Deeds: Man without plan
On a hazy day in Vancouver, six weeks after having broken the mythic four-minute barrier in the mile, Roger Bannister clung desperately to the frantic pace set by an Australian rival. Less than 100 yards from the white-chalk finish line, Bannister propelled himself in a wild dash for victory, and John Landy withered. The man who briefly held the record for the mile watched his fame vanish into forgotten history.
In distance racing, a sport mastered by Britain, the strategy is known as surging, allowing others to set the pace, as Bannister did, then zipping for the tape. R. Creigh Deeds has tested the technique in politics, achieving success so far. The state senator from Bath County won the Democratic gubernatorial nomination in June by lagging through much of the primary season then sprinting past candidates nobody liked much: Terry McAuliffe, the carpetbagger from that detached country known as Northern Virginia, and another NoVa pretender, Del. Brian Moran, who has yet to begin a race he lost two months ago.
Now Deeds appears to suffer from Moran’s affliction, deafness to the sound of the starter pistol, or something equally debilitating, the delusion that what happened in June can happen again, that he can plod along, wait for an endorsement from The Washington Post then kick past Republican Robert F. McDonnell. The trouble for Deeds is that his opponent seems to have heeded the admonition once given to fictive boxing champ Apollo Creed: “He doesn’t know it’s a damn show. He thinks it’s a damn fight.”

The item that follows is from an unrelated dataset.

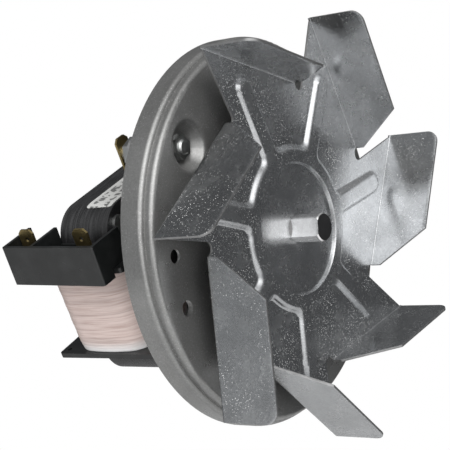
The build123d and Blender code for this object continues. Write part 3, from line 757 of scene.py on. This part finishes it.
def soft_patch(direction, start, end, strength, colour):
    """A broad patch of light on the studio's walls, fading out round its direction."""
    dot = nodes.new("ShaderNodeVectorMath")
    dot.operation = "DOT_PRODUCT"
    dot.inputs[1].default_value = Vector(direction).normalized()
    links.new(heading.outputs["Generated"], dot.inputs[0])
    fade = nodes.new("ShaderNodeMapRange")
    fade.interpolation_type = "SMOOTHSTEP"
    fade.inputs["From Min"].default_value = start
    fade.inputs["From Max"].default_value = end
    fade.inputs["To Max"].default_value = strength
    links.new(dot.outputs["Value"], fade.inputs["Value"])
    scale = nodes.new("ShaderNodeVectorMath")
    scale.operation = "SCALE"
    scale.inputs[0].default_value = colour
    links.new(fade.outputs["Result"], scale.inputs["Scale"])
    return scale.outputs["Vector"]


total, *others = [soft_patch(*patch) for patch in PATCHES]
for light in others:
    summed = nodes.new("ShaderNodeVectorMath")
    links.new(total, summed.inputs[0])
    links.new(light, summed.inputs[1])
    total = summed.outputs["Vector"]
links.new(total, lighting.inputs["Color"])
path = nodes.new("ShaderNodeLightPath")
either = nodes.new("ShaderNodeMixShader")
links.new(path.outputs["Is Camera Ray"], either.inputs[0])
links.new(lighting.outputs[0], either.inputs[1])
links.new(seen.outputs[0], either.inputs[2])
links.new(either.outputs[0], nodes["World Output"].inputs["Surface"])


def lamp(name, spot, target, side, power, mirrored=True):
    """A square lamp at a spot, turned to its target, and seen in reflections or not."""
    light = bpy.data.lights.new(name, "AREA")
    light.shape = "SQUARE"
    light.size = side
    light.energy = power
    thing = bpy.data.objects.new(name, light)
    thing.location = spot
    thing.rotation_euler = (Vector(target) - Vector(spot)).to_track_quat("-Z", "Y").to_euler()
    thing.visible_glossy = mirrored
    bpy.context.scene.collection.objects.link(thing)


lamp("front_left", (-1.1, -0.9, 0.7), (0, 0, 0), 0.9, 3.4)
lamp("front_fill", (-0.7, -1.25, -0.15), (0, 0, 0), 0.9, 5, mirrored=False)
lamp("floor_wash", (-0.45, -0.4, 0.5), (-0.45, -0.4, 0), 0.5, 7, mirrored=False)
bpy.context.scene.view_settings.view_transform = "Standard"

Cases in point: Both candidates recently rolled out new television spots. McDonnell’s showcase his plan to generate jobs, in part, by expanding energy sources, including offshore oil and gas drilling as well as nuclear and wind. McDonnell apparently has noticed that jobs are a concern among voters. The senator’s TV pitches feature President Barack Obama touting Deeds as part of the seamless thread that weaves through previous Democratic governors, Mark Warner and Timothy M. Kaine. Deeds apparently hasn’t noticed Obama’s sagging approval ratings and the rapid splintering of Kaine’s legacy.
More to the point, Deeds apparently hasn’t noticed the yawning void in the middle of his campaign where vision and ideas ought to be. First, he stammers about abortion, an issue that surely will not win him an election. Then he rolls out a presidential testimonial. What of how the commonwealth might be run? What of transportation? What of job creation? So far, he’s hinted at a gas tax and pledged tax credits for every job created in the commonwealth. We oppose the former but concur on the latter.

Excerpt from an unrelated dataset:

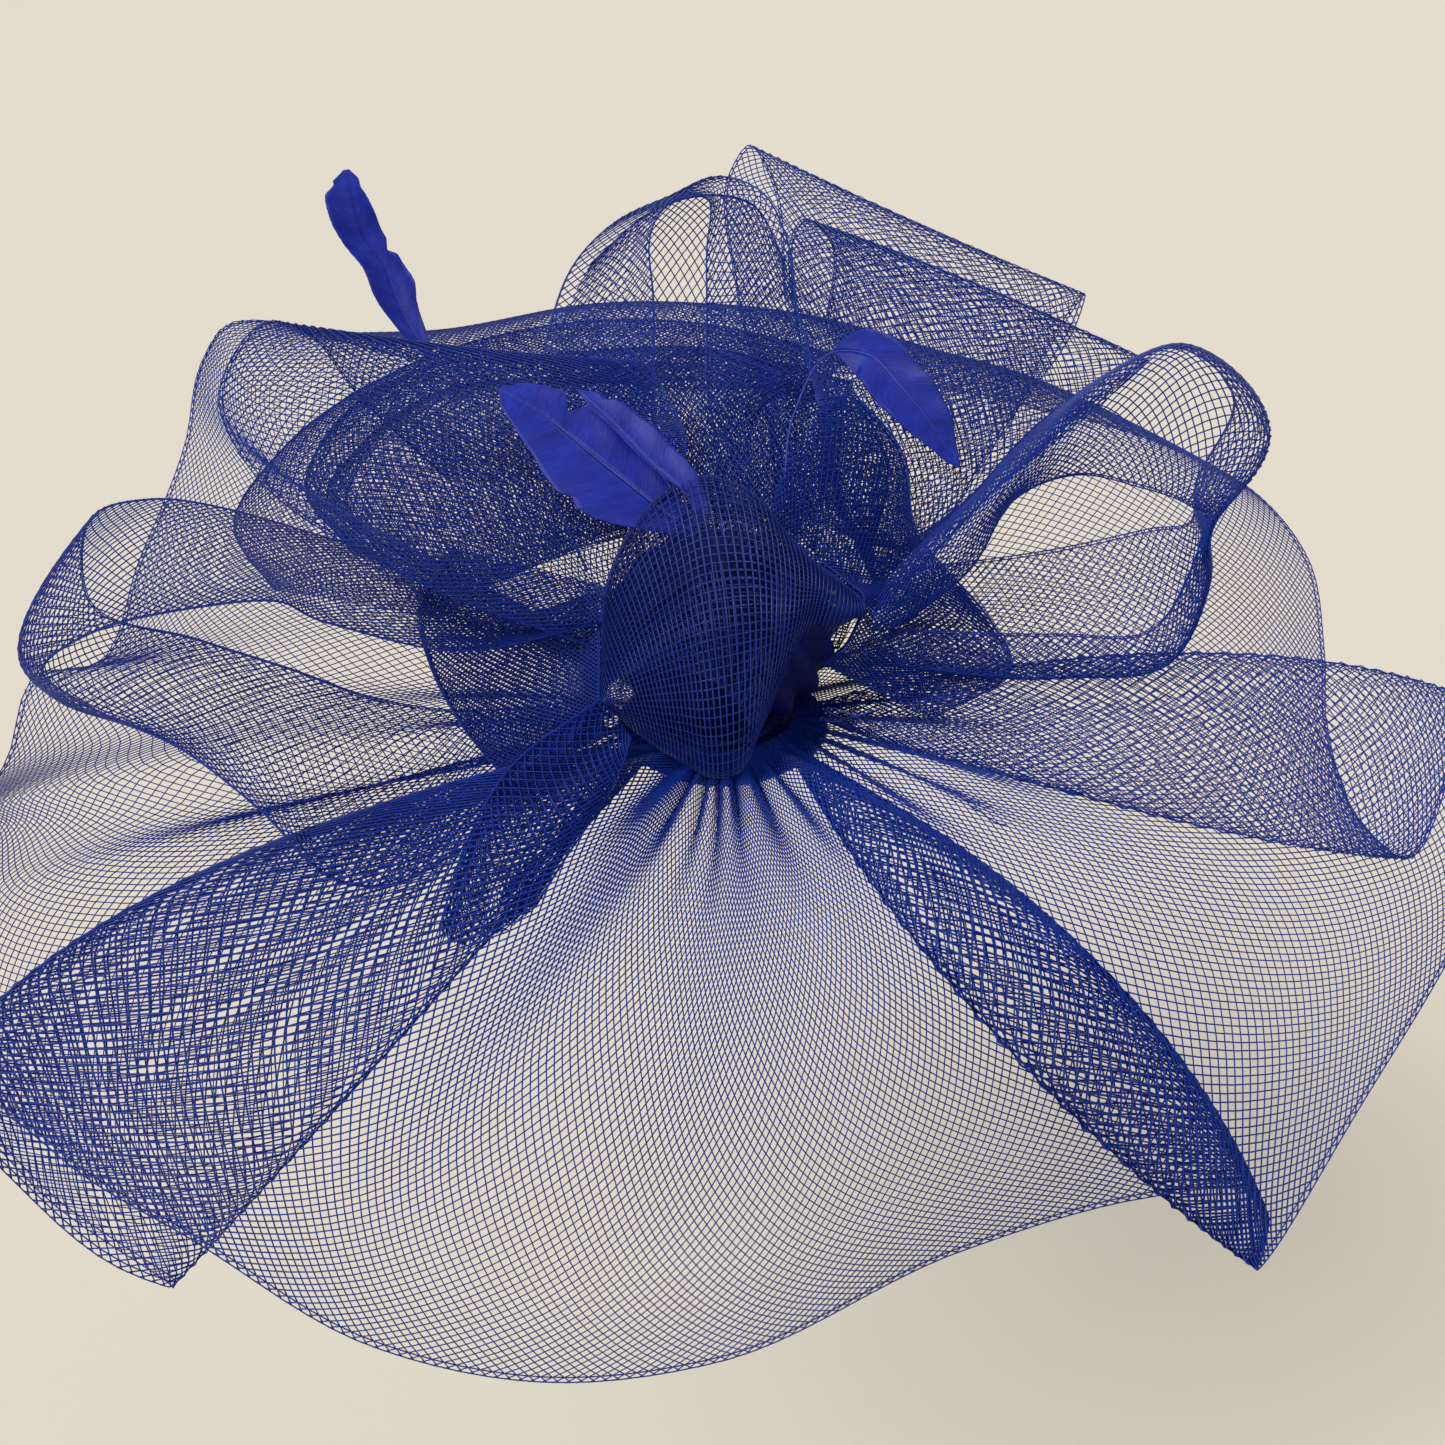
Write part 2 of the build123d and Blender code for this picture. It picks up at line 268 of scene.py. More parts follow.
def surfaceMaterial(name, look):
    # slow noise sets the colour, fine noise sets gloss and relief; stretch makes streaks, as in feathers and ribbon
    material, tree, shader = startMaterial(name)
    place = tree.nodes.new("ShaderNodeTexCoord").outputs["UV" if look.get("ownUv") else "Object"]
    stretch = addNode(tree, "ShaderNodeMapping", Scale=look.get("stretch", (1, 1, 1)))
    slow = addNode(tree, "ShaderNodeTexNoise", Scale=look["driftScale"], Detail=3.0, Roughness=0.6)
    fine = addNode(tree, "ShaderNodeTexNoise", Scale=look["fineScale"], Detail=3.0)
    tree.links.new(place, stretch.inputs["Vector"])
    tree.links.new(stretch.outputs["Vector"], slow.inputs["Vector"])
    tree.links.new(stretch.outputs["Vector"], fine.inputs["Vector"])
    both = addNode(tree, "ShaderNodeMath", {"operation": "MULTIPLY_ADD"})
    both.inputs[1].default_value = 0.35
    tree.links.new(fine.outputs["Fac"], both.inputs[0])
    tree.links.new(slow.outputs["Fac"], both.inputs[2])
    tree.links.new(colourRamp(tree, both.outputs[0], look["colours"]), shader.inputs["Base Color"])
    rough = addNode(tree, "ShaderNodeMapRange", To_Min=look["rough"] - 0.08, To_Max=look["rough"] + 0.1)
    tree.links.new(fine.outputs["Fac"], rough.inputs["Value"])
    tree.links.new(rough.outputs["Result"], shader.inputs["Roughness"])
    shader.inputs["Specular IOR Level"].default_value = look["gloss"]
    if look.get("sheen"):
        shader.inputs["Sheen Weight"].default_value = look["sheen"]
        shader.inputs["Sheen Roughness"].default_value = 0.4
        shader.inputs["Sheen Tint"].default_value = (0.45, 0.55, 1.0, 1)
    if look.get("metal"):
        shader.inputs["Metallic"].default_value = look["metal"]
    if look.get("relief"):
        bump = addNode(tree, "ShaderNodeBump", Strength=look["relief"], Distance=0.0003)
        tree.links.new(fine.outputs["Fac"], bump.inputs["Height"])
        tree.links.new(bump.outputs["Normal"], shader.inputs["Normal"])
    return material


crinBlue = surfaceMaterial("crinBlue", {
    "driftScale": 9.0, "fineScale": 900.0, "rough": 0.36, "gloss": 0.3,
    "colours": [(0.35, (0.002, 0.017, 0.20)), (0.62, (0.004, 0.030, 0.32)), (0.9, (0.010, 0.054, 0.46))],
})
knotBlue = surfaceMaterial("knotBlue", {
    "driftScale": 14.0, "fineScale": 900.0, "rough": 0.3, "gloss": 0.45,
    "colours": [(0.35, (0.002, 0.012, 0.15)), (0.62, (0.005, 0.022, 0.26)), (0.9, (0.02, 0.050, 0.38))],
})
# packed crin: the same blue nylon as the threads, painted much darker. The darkness is painted shade of the crowded
# layers, on top of the real crin blue.
packedCrinShade = surfaceMaterial("packedCrinShade", {
    "driftScale": 60.0, "fineScale": 1500.0, "rough": 0.6, "gloss": 0.15, "relief": 0.6,
    "colours": [(0.35, (0.0005, 0.003, 0.05)), (0.9, (0.001, 0.008, 0.12))],
})
featherBlue = surfaceMaterial("featherBlue", {
    "ownUv": True, "stretch": (1.0, 0.05, 1.0), "driftScale": 9.0, "fineScale": 70.0,
    "rough": 0.45, "gloss": 0.3, "sheen": 0.08, "relief": 0.3,
    "colours": [(0.4, (0.002, 0.010, 0.22)), (0.62, (0.004, 0.017, 0.33)), (0.85, (0.010, 0.035, 0.45))],
})
shaftBlue = surfaceMaterial("shaftBlue", {
    "driftScale": 40.0, "fineScale": 600.0, "rough": 0.35, "gloss": 0.5,
    "colours": [(0.3, (0.006, 0.018, 0.28)), (0.8, (0.015, 0.04, 0.42))],
})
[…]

This is not enough. One might disagree with McDonnell on how he expects to go about governing, but he has provided detailed plans, which is ordinarily just the sort of thing Democrats do, ad infinitum. There are murmurs that the Deeds campaign staff has stumbled into chaos. The evidence backs this.

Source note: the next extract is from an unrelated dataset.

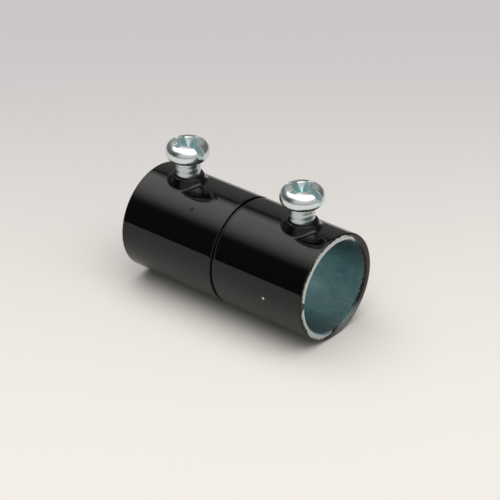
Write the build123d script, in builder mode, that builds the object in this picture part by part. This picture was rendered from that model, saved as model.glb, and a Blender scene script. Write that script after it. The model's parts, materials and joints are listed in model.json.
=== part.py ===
from build123d import *
from math import isclose, radians, sqrt, tan
import os

os.makedirs("parts", exist_ok=True)

# Set-screw coupling for half-inch thin-wall steel conduit.
# Sizes are in millimetres and +Z is up. The tube lies along X, halfway along its
# length at the origin, with its underside at Z = 0 and its two set screws on top.

# Conduit that slides into each end, and the gap all round it
conduit_diameter = 17.93
conduit_clearance = 0.185

# Steel tube
tube_length = 43.5
tube_wall = 1.45
end_round = 0.3
bore_edge_break = 0.3

# Groove rolled in near the middle, a little to the right of it, and the bead that
# it raises in the bore, which the two conduits butt against
groove_offset = 0.55
groove_width = 0.6
groove_depth = 0.6
groove_lip_round = 0.25
stop_width = 3.0
stop_height = 0.75
stop_foot_round = 0.6

# Bosses pressed up out of the tube wall, one for each screw, at the same distance
# from each end of the tube
boss_inset = 7.95
boss_rise = 1.1
boss_face_radius = 3.0
boss_flank_angle = 22
boss_shoulder_round = 0.4
boss_foot_round = 1.1
pocket_radius = 2.75
hole_lead_in = 0.2

# Number 10 set screw, its head a flat crown between a rounded shoulder and a rounded
# underside
screw_diameter = 4.83
screw_clearance = 0.05
shank_length = 5.7
shank_point_break = 0.5
neck_round = 0.15
head_diameter = 8.4
head_height = 3.7
head_crown_radius = 14
head_shoulder_round = 1.7
head_lower_round = 1.4

# Slot across the head, and a cross recess with a cone-shaped mouth. The cone and the
# ends of the wings slope alike, by an angle from the vertical
slot_width = 1.25
slot_depth = 2.1
cross_span = 5.8
cross_mouth_radius = 1.9
cross_depth = 2.4
cross_taper = 26
cross_wing_width = 1.15

# How far each screw stands backed out, from the boss's face to under its head,
# and how its slot lies, in degrees round from X
head_standoff = 3.26
left_slot_turn = -11
right_slot_turn = 0

# Sizes that follow from the ones above
bore_radius = conduit_diameter / 2 + conduit_clearance
outer_radius = bore_radius + tube_wall
stop_left = groove_offset - stop_width / 2
stop_right = groove_offset + stop_width / 2
boss_distance = tube_length / 2 - boss_inset
boss_face_height = 2 * outer_radius + boss_rise
boss_root_depth = boss_rise + tube_wall
boss_root_radius = boss_face_radius + boss_root_depth * tan(radians(boss_flank_angle))
pocket_roof_height = boss_face_height - tube_wall
screw_radius = screw_diameter / 2
screw_hole_radius = screw_radius + screw_clearance
head_radius = head_diameter / 2
head_crown_fall = head_crown_radius - sqrt(head_crown_radius**2 - head_radius**2)
cross_floor_span = cross_span - 2 * cross_depth * tan(radians(cross_taper))
head_seat_height = boss_face_height + head_standoff
tube_center = (0, 0, outer_radius)
tube_axis = Axis(tube_center, (1, 0, 0))
boss_centers = [(-boss_distance, 0, boss_face_height), (boss_distance, 0, boss_face_height)]


def upright_plane(center, turn=0):
    """A vertical plane through a centre: its own X is turned from +X, its own Y is up."""
    across = Vector(1, 0, 0).rotate(Axis.Z, turn)
    return Plane(center, x_dir=across, z_dir=across.cross(Vector(0, 0, 1)))


# Tube: a solid blank with its rolled groove, then the bosses, then the bore with
# its stop bead, the pockets behind the bosses and the screw holes
with BuildPart() as coupling_body:
    with BuildSketch(upright_plane(tube_center)) as blank_section:
        Rectangle(tube_length, outer_radius, align=(Align.CENTER, Align.MIN))
        fillet(blank_section.vertices().group_by(Axis.Y)[-1], radius=end_round)
        with Locations((groove_offset, outer_radius)):
            Rectangle(groove_width, 2 * groove_depth - groove_width, mode=Mode.SUBTRACT)
        with Locations((groove_offset, outer_radius - groove_depth + groove_width / 2)):
            Circle(groove_width / 2, mode=Mode.SUBTRACT)
        groove_lips = blank_section.vertices().group_by(Axis.Y)[-1].sort_by(Axis.X)[1:-1]
        fillet(groove_lips, radius=groove_lip_round)
    revolve(axis=tube_axis)

    for center in boss_centers:
        with BuildSketch(upright_plane(center)) as boss_section:
            with BuildLine():
                Polyline(
                    (0, 0),
                    (boss_face_radius, 0),
                    (boss_root_radius, -boss_root_depth),
                    (0, -boss_root_depth),
                    close=True,
                )
            make_face()
            shoulder = boss_section.vertices().group_by(Axis.Y)[-1].sort_by(Axis.X)[-1]
            fillet(shoulder, radius=boss_shoulder_round)
        revolve(axis=Axis(center, (0, 0, 1)))
    boss_flanks = coupling_body.faces().filter_by(GeomType.CONE)
    fillet(boss_flanks.edges().filter_by(GeomType.BSPLINE), radius=boss_foot_round)

    with BuildSketch(upright_plane(tube_center)) as bore_section:
        Rectangle(tube_length, bore_radius, align=(Align.CENTER, Align.MIN))
        with BuildLine():
            Line((stop_left, bore_radius), (stop_right, bore_radius))
            ThreePointArc(
                (stop_left, bore_radius),
                (groove_offset, bore_radius - stop_height),
                (stop_right, bore_radius),
            )
        make_face(mode=Mode.SUBTRACT)
        stop_feet = bore_section.vertices().group_by(Axis.Y)[-1].sort_by(Axis.X)[1:-1]
        fillet(stop_feet, radius=stop_foot_round)
    revolve(axis=tube_axis, mode=Mode.SUBTRACT)
    circles = coupling_body.edges().filter_by(GeomType.CIRCLE)
    bore_rims = circles.filter_by(lambda circle: isclose(circle.radius, bore_radius))
    chamfer(bore_rims.group_by(Axis.X)[0] + bore_rims.group_by(Axis.X)[-1], length=bore_edge_break)

    with BuildSketch(Plane.XY.offset(outer_radius)):
        with Locations((-boss_distance, 0), (boss_distance, 0)):
            Circle(pocket_radius)
    extrude(amount=pocket_roof_height - outer_radius, mode=Mode.SUBTRACT)
    with Locations(*boss_centers):
        CounterSinkHole(
            radius=screw_hole_radius,
            counter_sink_radius=screw_hole_radius + hole_lead_in,
            counter_sink_angle=90,
            depth=boss_root_depth,
        )

coupling_body.part.label = "coupling_body"
export_step(coupling_body.part, "parts/coupling_body.step")


# Set screws: a turned shank and head, with the slot across the whole head and the
# tapered cross recess at its middle
for name, place, slot_turn in (
    ("set_screw_left", -boss_distance, left_slot_turn),
    ("set_screw_right", boss_distance, right_slot_turn),
):
    seat = (place, 0, head_seat_height)
    crown = (place, 0, head_seat_height + head_height)

    with BuildPart() as set_screw:
        with BuildSketch(upright_plane(seat)) as half_section:
            with BuildLine():
                Polyline(
                    (0, head_height),
                    (0, -shank_length),
                    (screw_radius - shank_point_break, -shank_length),
                    (screw_radius, shank_point_break - shank_length),
                    (screw_radius, 0),
                    (head_radius - head_lower_round, 0),
                )
                RadiusArc(
                    (head_radius - head_lower_round, 0),
                    (head_radius, head_lower_round),
                    -head_lower_round,
                )
                Line(
                    (head_radius, head_lower_round),
                    (head_radius, head_height - head_crown_fall),
                )
                RadiusArc(
                    (head_radius, head_height - head_crown_fall),
                    (0, head_height),
                    -head_crown_radius,
                )
            make_face()
            shoulder = half_section.vertices().group_by(Axis.Y)[-2]
            fillet(shoulder, radius=head_shoulder_round)
            neck = half_section.vertices().group_by(Axis.Y)[2].sort_by(Axis.X)[0]
            fillet(neck, radius=neck_round)
        revolve(axis=Axis(seat, (0, 0, 1)))

        with BuildSketch(Plane(crown).rotated((0, 0, slot_turn))):
            Rectangle(head_diameter, slot_width)
        extrude(amount=-slot_depth, mode=Mode.SUBTRACT)

        with BuildSketch(Plane(crown)):
            Circle(cross_mouth_radius)
        extrude(amount=-cross_depth, taper=cross_taper, mode=Mode.SUBTRACT)
        for wing_turn in (slot_turn, slot_turn + 90):
            with BuildSketch(upright_plane(crown, wing_turn)):
                with BuildLine():
                    Polyline(
                        (-cross_span / 2, 0),
                        (cross_span / 2, 0),
                        (cross_floor_span / 2, -cross_depth),
                        (-cross_floor_span / 2, -cross_depth),
                        close=True,
                    )
                make_face()
            extrude(amount=cross_wing_width / 2, both=True, mode=Mode.SUBTRACT)

    set_screw.part.label = name
    export_step(set_screw.part, f"parts/{name}.step")
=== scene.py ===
"""Looks of a half-inch set-screw conduit coupling.

An enamelled steel tube with a rolled groove and two pressed bosses, and a zinc-plated
round-head screw standing in each boss, on a pale studio floor.
"""
import json
import logging
from dataclasses import dataclass, field
from enum import Enum
from math import atan, cos, pi, radians, sin, sqrt, tan

import bpy
import numpy as np
from mathutils import Matrix, Vector


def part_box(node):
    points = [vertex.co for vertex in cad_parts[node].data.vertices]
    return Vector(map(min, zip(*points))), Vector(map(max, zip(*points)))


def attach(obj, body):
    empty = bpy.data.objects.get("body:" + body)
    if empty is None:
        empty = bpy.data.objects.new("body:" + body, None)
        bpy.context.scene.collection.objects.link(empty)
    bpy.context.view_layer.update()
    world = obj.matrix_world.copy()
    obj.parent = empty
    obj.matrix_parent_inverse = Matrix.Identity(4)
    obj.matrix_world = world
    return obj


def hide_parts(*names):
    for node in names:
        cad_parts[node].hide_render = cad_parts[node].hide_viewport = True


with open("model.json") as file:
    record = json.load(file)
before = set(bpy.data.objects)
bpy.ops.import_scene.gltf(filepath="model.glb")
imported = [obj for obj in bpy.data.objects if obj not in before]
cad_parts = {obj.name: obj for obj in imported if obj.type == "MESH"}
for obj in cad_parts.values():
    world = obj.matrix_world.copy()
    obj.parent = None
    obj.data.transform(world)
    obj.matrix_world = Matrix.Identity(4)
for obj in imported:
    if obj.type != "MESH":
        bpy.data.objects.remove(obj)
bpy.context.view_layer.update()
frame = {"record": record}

MM = 0.001
Colour = tuple[float, float, float, float]
Span = tuple[float, float]
log = logging.getLogger("coupling")


class Slot(Enum):
    """The record's material slots."""

    ENAMEL = "black_enamelled_steel"
    ZINC = "zinc_plated_steel"


class End(Enum):
    """The two ends of the tube, with the sign of X on each."""

    LEFT = -1
    RIGHT = 1


SHANK_LENGTH = 5.7 * MM
# How each screw's slot lies, in degrees round from X
SLOT_TURNS = {End.LEFT: -11, End.RIGHT: 0}


def srgb(red: float, green: float, blue: float) -> Colour:
    """Turn a colour as it looks on screen into the linear colour that a shader takes.

    Args:
        red: Red, from 0 to 255.
        green: Green, from 0 to 255.
        blue: Blue, from 0 to 255.

    Returns:
        Linear red, green, blue and an alpha of 1.
    """
    shares = np.array([red, green, blue]) / 255
    linear = np.where(shares <= 0.04045, shares / 12.92, ((shares + 0.055) / 1.055) ** 2.4)
    return (*(float(c) for c in linear), 1.0)


# Surfaces


def ease(values: np.ndarray, low: float, high: float) -> np.ndarray:
    """Rise smoothly from 0 at low to 1 at high, as three times the square less twice the cube.

    Args:
        values: Where to read the curve.
        low: Where it leaves 0. It may lie above high, and the curve then falls.
        high: Where it reaches 1.

    Returns:
        An array like values, from 0 to 1.
    """
    share = np.clip((values - low) / (high - low), 0, 1)
    return share * share * (3 - 2 * share)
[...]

What’s plain is that Deeds has fallen far to the back in a two-man race: He’s behind in the polls by seven to 15 percentage points. Labor Day, the unofficial start of the campaign season, looms. We know the president likes Deeds. Surprise. But we don’t know what Deeds might do if he catches the office he seeks. Hearing nothing from him gives the impression that Deeds is a man without a plan. It is not an image that appeals. It looks like John Landy, after his prime.